Une IA ciblée sur l’optimisation énergétique

Dans le secteur du bâtiment ou de l’énergie, les algorithmes prédictifs permettent déjà d’optimiser la consommation d’électricité dans les réseaux ou d’améliorer le rendement thermique via le contrôle automatisé des équipements. Ces exemples montrent que l’impact environnemental de l’IA ne doit pas être vu uniquement comme une menace, mais aussi comme une opportunité, à condition d’un encadrement rigoureux de ses usages.

Data centers et infrastructures : la question de l’amont

Les centres de données dans le viseur

Le débat sur l’empreinte carbone de l’IA ne saurait être complet sans mentionner les data centers, véritables piliers de l’économie numérique. Les sénateurs s’inquiètent ouvertement de leur multiplication en France, comme le souligne un reportage de La Relève et La Peste, évoquant un « cheval de Troie numérique » dont les besoins énergétiques posent un risque pour les équilibres locaux voire nationaux.

Certains sites consommeraient déjà autant qu’une ville de taille moyenne. Face à cela, plusieurs recommandations émergent : récupération de chaleur, recours exclusif à l’électricité bas-carbone, implantation en zones non soumises à stress hydrique (car beaucoup de data centers utilisent d’importantes quantités d’eau pour le refroidissement).

La sobriété comme levier politique

Certains sénateurs s’interrogent sur l’intérêt de certains déploiements IA qui mobilisent des ressources massives pour des usages parfois anecdotiques. Cette réflexion s’inscrit dans une logique plus large de « sobriété numérique » — un concept qui prend de l’ampleur dans les débats publics depuis 2020, soulignant que la transition écologique numérique ne peut reposer que sur l’efficacité, mais doit également intégrer une réflexion sur la finalité des outils développés.

Encadrer l’IA à l’échelle européenne et locale

Une action parlementaire en synergie avec les territoires

Le rôle des collectivités locales dans cette régulation est abordé dans Horizons Publics, qui rappelle que les territoires peuvent impulser une sobriété numérique concrète à travers leur politique d’achat, leurs appels à projets ou leurs infrastructures numériques publiques. Cette « territorialisation » des politiques IA est essentielle pour éviter une répartition inégale des émissions numériques sur le territoire.

Le Sénat prône également un alignement sur les initiatives européennes, notamment autour de la future règlementation sur l’IA (AI Act) qui intègre dans ses annexes des considérations environnementales pour les modèles de grande taille. Un cadre réglementaire cohérent à l’échelle de l’UE permettrait d’instaurer une norme commune applicable aux grands acteurs internationaux opérant en France.

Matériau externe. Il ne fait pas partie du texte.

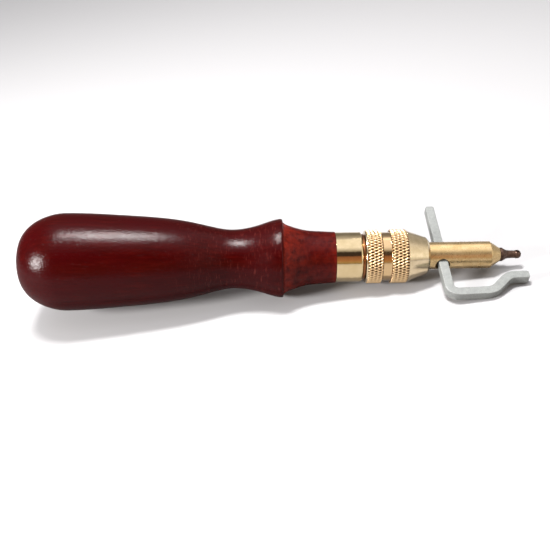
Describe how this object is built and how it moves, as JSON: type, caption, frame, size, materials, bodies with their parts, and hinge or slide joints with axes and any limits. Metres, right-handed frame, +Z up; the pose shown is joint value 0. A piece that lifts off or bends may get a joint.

Des outils spécifiques en cours de développement

Plusieurs sénateurs appellent à créer une plateforme nationale en open data, recensant les instruments et services IA soumis à une évaluation environnementale. Cette initiative pourrait s’appuyer sur l’expertise de l’Ademe ou de structures comme GreenIT.fr, qui militent depuis plusieurs années pour une évaluation indépendante de l’impact des services numériques.

Des résistances à surmonter pour une transition réaliste

Entre innovation technologique et contrainte écologique

Malgré l’élan institutionnel, mettre en œuvre concrètement une IA sobre n’est pas sans défis. Comme le souligne un article d’Acteurs Publics, il faut trouver un équilibre délicat entre la volonté d’innovation et la gestion des externalités négatives. Certains industriels rappellent que l’optimisation énergétique peut parfois se heurter à des logiques commerciales ou à des impératifs de performance.

De plus, la mesure carbone des algorithmes reste perfectible : différents outils existent, mais il n’existe pas encore de standard unique, ni d’audit externe obligatoire. Sans obligations contraignantes, le risque de greenwashing persiste.

Un défi culturel autant que technique

Plus en profondeur, ce sont les choix organisationnels dans les entreprises, la formation des ingénieurs et la priorisation politique des moyens qui conditionneront la réussite d’une IA écologiquement soutenable. Certains experts appellent même à une réévaluation profonde des cas d’usages IA, en particulier dans le marketing ou la finance, où les gains écologiques sont souvent inexistants, voire contre-productifs.

La fast fashion, très friande d’algorithmes prédictifs pour le ciblage publicitaire et la gestion des stocks, en est un exemple, fréquemment pointée pour ses externalités climatiques colossales, comme l’analyse Ouest-France.

Conclusion : pour une intelligence artificielle utile, sobre et régulée

L’émergence du débat sur l’empreinte environnementale de l’intelligence artificielle au sein du Sénat français marque une étape déterminante. L’IA ne peut plus être développée sans évaluation de son impact écologique, et c’est désormais au législateur de poser des limites, d’imposer la transparence et de guider les investissements vers des technologies frugales et efficaces. Le rapport sénatorial offre une base solide pour impulser cette dynamique, en dialoguant avec les acteurs économiques, les territoires et les citoyens. Maîtriser l’empreinte de l’IA, c’est poser les bases d’une innovation responsable, consciente de ses responsabilités climatiques et sociales.